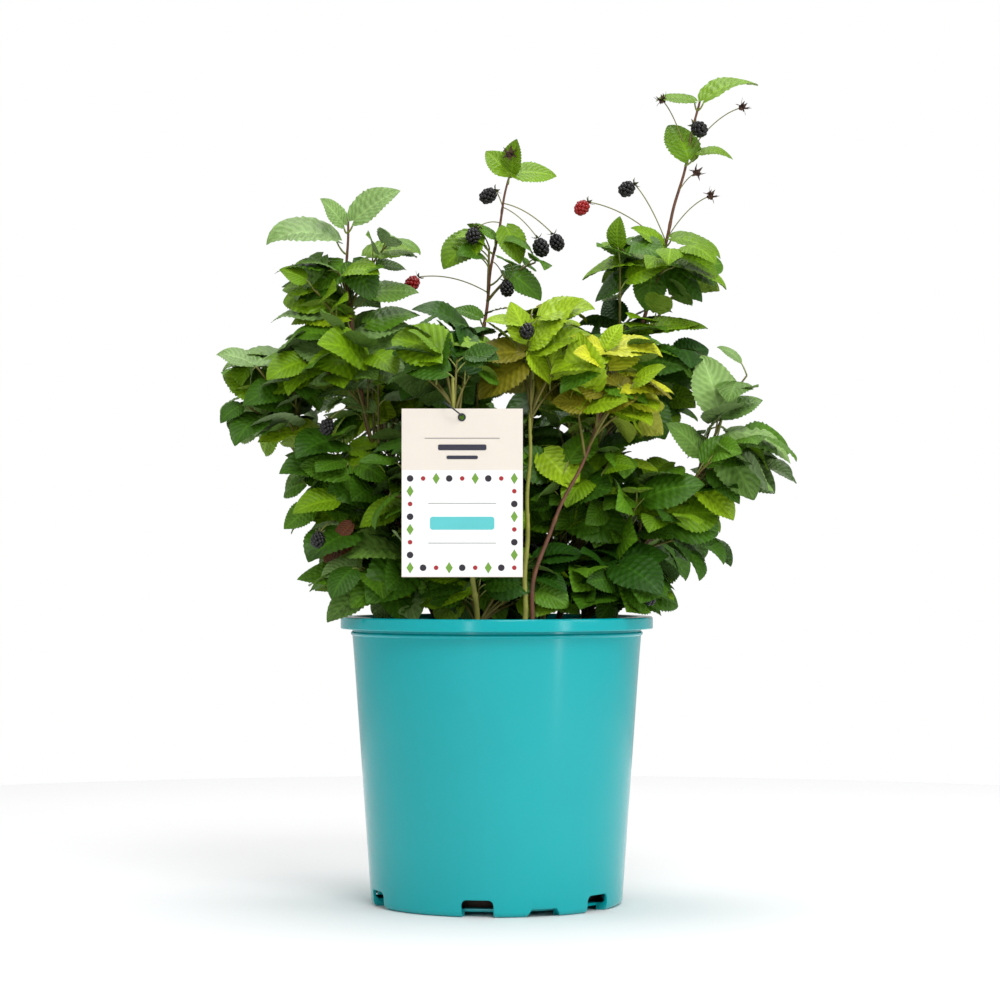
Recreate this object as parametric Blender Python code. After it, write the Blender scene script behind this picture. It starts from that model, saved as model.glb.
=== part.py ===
"""Potted bramble: a moulded nursery pot of potting mix, eleven canes, and the masses of leaves they carry.

Metres, +Z up. The origin is the middle of the pot's flat foot. X runs to the right of the pot's front,
and -Y is the front, where the label hangs.
"""
import math
import random

import bmesh
import bpy
from mathutils import Vector

GAP = 0.0003  # clearance between pieces that touch

# The pot
POT_HEIGHT = 0.2195
RIM_RADIUS = 0.120
RIM_DEPTH = 0.0092
RIM_WALL = 0.0018
WALL = 0.0020
WALL_TOP_RADIUS = 0.1118
WALL_BASE_RADIUS = 0.0962
BEAD_DROP = 0.0128  # from the rim's top down to the middle of the bead under it
BEAD_HEIGHT = 0.0022
BEAD_PROUD = 0.0014
BASE_ROUND = 0.0045
RING_INNER_RADIUS = 0.0875  # the standing ring round the underside
PANEL_RADIUS = 0.0620  # the flat middle of the underside
CHANNEL_RISE = 0.0035
CHANNEL_SLOPE = 0.0040
TURN_STEPS = 36

# The openings moulded through the foot of the pot's wall
WINDOW_COUNT = 6
WINDOW_WIDTH = 0.024
WINDOW_HEIGHT = 0.013
WINDOW_CORNER = 0.004
WINDOW_TURN = math.radians(-68.5)
NOTCH_COUNT = 3
NOTCH_BOTTOM_WIDTH = 0.027
NOTCH_TOP_WIDTH = 0.020
NOTCH_HEIGHT = 0.006
NOTCH_TURN = math.radians(21.5)
CUT_INNER_RADIUS = 0.0868
CUT_OUTER_RADIUS = 0.104
CUT_BELOW = 0.002

# The potting mix
MIX_DROP = 0.0128  # from the rim's top down to the mix
MIX_FOOT_RADIUS = 0.080
MIX_SHOULDER = 0.022

# The label and its tie
LABEL_WIDTH = 0.0884
LABEL_HEIGHT = 0.1229
LABEL_THICKNESS = 0.0006
LABEL_MIDDLE_X = -0.0251
LABEL_Y = -0.1150
LABEL_FOOT = 0.2504
HOLE_X = -0.0254
HOLE_Z = 0.3670
HOLE_RADIUS = 0.0020
TIE_WIRE = 0.0006
TIE_LEAN = math.radians(37)
TIE_POINTS = 16

# Canes
CANE_SIDES = 6
CANE_RINGS = 9

# Each cane: its foot on the mix, then stations as (x, y, z, lean in x, lean in y), then its two radii
CANES = {
    "cane_left": [(-0.042, -0.005, -0.46, 0.0), (-0.114, -0.019, 0.524, 0.05, -0.02), (0.0026, 0.0011)],
    "cane_far_left": [(-0.062, 0.012, -0.25, 0.0), (-0.158, 0.010, 0.362, -0.22, 0.0), (0.0024, 0.0014)],
    "cane_centre": [(-0.004, 0.022, -0.16, 0.0), (0.0115, 0.020, 0.568, 0.24, 0.0), (0.0025, 0.0010)],
    "cane_right": [(0.046, 0.030, 0.22, 0.0), (0.158, 0.022, 0.621, 0.20, 0.0), (0.0027, 0.0011)],
    "cane_front_brown": [(0.0280, -0.086, -0.22, 0.0), (0.0830, -0.066, 0.404, 0.02, 0.0), (0.0019, 0.0012)],
    "cane_front_green": [(0.0205, -0.088, 0.02, 0.1), (0.0270, -0.058, 0.398, 0.05, 0.2), (0.0021, 0.0014)],
    "cane_low_right": [(0.062, -0.008, 0.45, 0.0), (0.164, -0.020, 0.345, 0.40, 0.0), (0.0023, 0.0014)],
    "cane_behind_label": [(-0.014, -0.080, -0.05, -0.1), (-0.0330, -0.1065, 0.396, -0.08, 0.2), (0.0020, 0.0014)],
    "cane_back_left": [(-0.038, 0.055, -0.15, 0.15), (-0.092, 0.096, 0.372, -0.15, 0.1), (0.0024, 0.0014)],
    "cane_back_right": [(0.035, 0.058, 0.10, 0.15), (0.075, 0.102, 0.372, 0.12, 0.1), (0.0024, 0.0014)],
    "cane_back": [(-0.003, 0.083, 0.0, 0.25), (-0.008, 0.128, 0.312, 0.0, 0.2), (0.0022, 0.0014)],
}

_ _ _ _

> **STATED EXERCISE**: Give back the whole listing exactly as it reads.

> **SOLVED PROBLEM**:
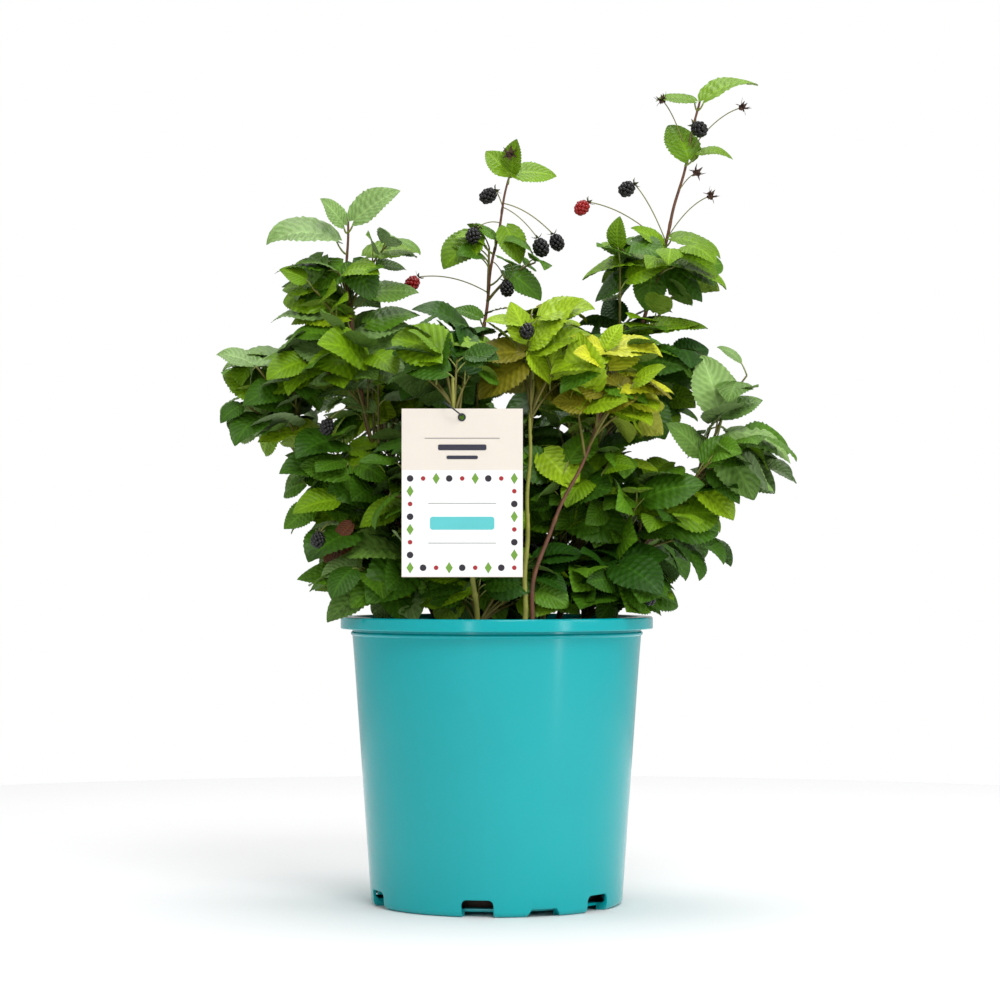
Recreate this object as parametric Blender Python code. After it, write the Blender scene script behind this picture. It starts from that model, saved as model.glb.
=== part.py ===
"""Potted bramble: a moulded nursery pot of potting mix, eleven canes, and the masses of leaves they carry.

Metres, +Z up. The origin is the middle of the pot's flat foot. X runs to the right of the pot's front,
and -Y is the front, where the label hangs.
"""
import math
import random

import bmesh
import bpy
from mathutils import Vector

GAP = 0.0003  # clearance between pieces that touch

# The pot
POT_HEIGHT = 0.2195
RIM_RADIUS = 0.120
RIM_DEPTH = 0.0092
RIM_WALL = 0.0018
WALL = 0.0020
WALL_TOP_RADIUS = 0.1118
WALL_BASE_RADIUS = 0.0962
BEAD_DROP = 0.0128  # from the rim's top down to the middle of the bead under it
BEAD_HEIGHT = 0.0022
BEAD_PROUD = 0.0014
BASE_ROUND = 0.0045
RING_INNER_RADIUS = 0.0875  # the standing ring round the underside
PANEL_RADIUS = 0.0620  # the flat middle of the underside
CHANNEL_RISE = 0.0035
CHANNEL_SLOPE = 0.0040
TURN_STEPS = 36

# The openings moulded through the foot of the pot's wall
WINDOW_COUNT = 6
WINDOW_WIDTH = 0.024
WINDOW_HEIGHT = 0.013
WINDOW_CORNER = 0.004
WINDOW_TURN = math.radians(-68.5)
NOTCH_COUNT = 3
NOTCH_BOTTOM_WIDTH = 0.027
NOTCH_TOP_WIDTH = 0.020
NOTCH_HEIGHT = 0.006
NOTCH_TURN = math.radians(21.5)
CUT_INNER_RADIUS = 0.0868
CUT_OUTER_RADIUS = 0.104
CUT_BELOW = 0.002

# The potting mix
MIX_DROP = 0.0128  # from the rim's top down to the mix
MIX_FOOT_RADIUS = 0.080
MIX_SHOULDER = 0.022

# The label and its tie
LABEL_WIDTH = 0.0884
LABEL_HEIGHT = 0.1229
LABEL_THICKNESS = 0.0006
LABEL_MIDDLE_X = -0.0251
LABEL_Y = -0.1150
LABEL_FOOT = 0.2504
HOLE_X = -0.0254
HOLE_Z = 0.3670
HOLE_RADIUS = 0.0020
TIE_WIRE = 0.0006
TIE_LEAN = math.radians(37)
TIE_POINTS = 16

# Canes
CANE_SIDES = 6
CANE_RINGS = 9

# Each cane: its foot on the mix, then stations as (x, y, z, lean in x, lean in y), then its two radii
CANES = {
    "cane_left": [(-0.042, -0.005, -0.46, 0.0), (-0.114, -0.019, 0.524, 0.05, -0.02), (0.0026, 0.0011)],
    "cane_far_left": [(-0.062, 0.012, -0.25, 0.0), (-0.158, 0.010, 0.362, -0.22, 0.0), (0.0024, 0.0014)],
    "cane_centre": [(-0.004, 0.022, -0.16, 0.0), (0.0115, 0.020, 0.568, 0.24, 0.0), (0.0025, 0.0010)],
    "cane_right": [(0.046, 0.030, 0.22, 0.0), (0.158, 0.022, 0.621, 0.20, 0.0), (0.0027, 0.0011)],
    "cane_front_brown": [(0.0280, -0.086, -0.22, 0.0), (0.0830, -0.066, 0.404, 0.02, 0.0), (0.0019, 0.0012)],
    "cane_front_green": [(0.0205, -0.088, 0.02, 0.1), (0.0270, -0.058, 0.398, 0.05, 0.2), (0.0021, 0.0014)],
    "cane_low_right": [(0.062, -0.008, 0.45, 0.0), (0.164, -0.020, 0.345, 0.40, 0.0), (0.0023, 0.0014)],
    "cane_behind_label": [(-0.014, -0.080, -0.05, -0.1), (-0.0330, -0.1065, 0.396, -0.08, 0.2), (0.0020, 0.0014)],
    "cane_back_left": [(-0.038, 0.055, -0.15, 0.15), (-0.092, 0.096, 0.372, -0.15, 0.1), (0.0024, 0.0014)],
    "cane_back_right": [(0.035, 0.058, 0.10, 0.15), (0.075, 0.102, 0.372, 0.12, 0.1), (0.0024, 0.0014)],
    "cane_back": [(-0.003, 0.083, 0.0, 0.25), (-0.008, 0.128, 0.312, 0.0, 0.2), (0.0022, 0.0014)],
}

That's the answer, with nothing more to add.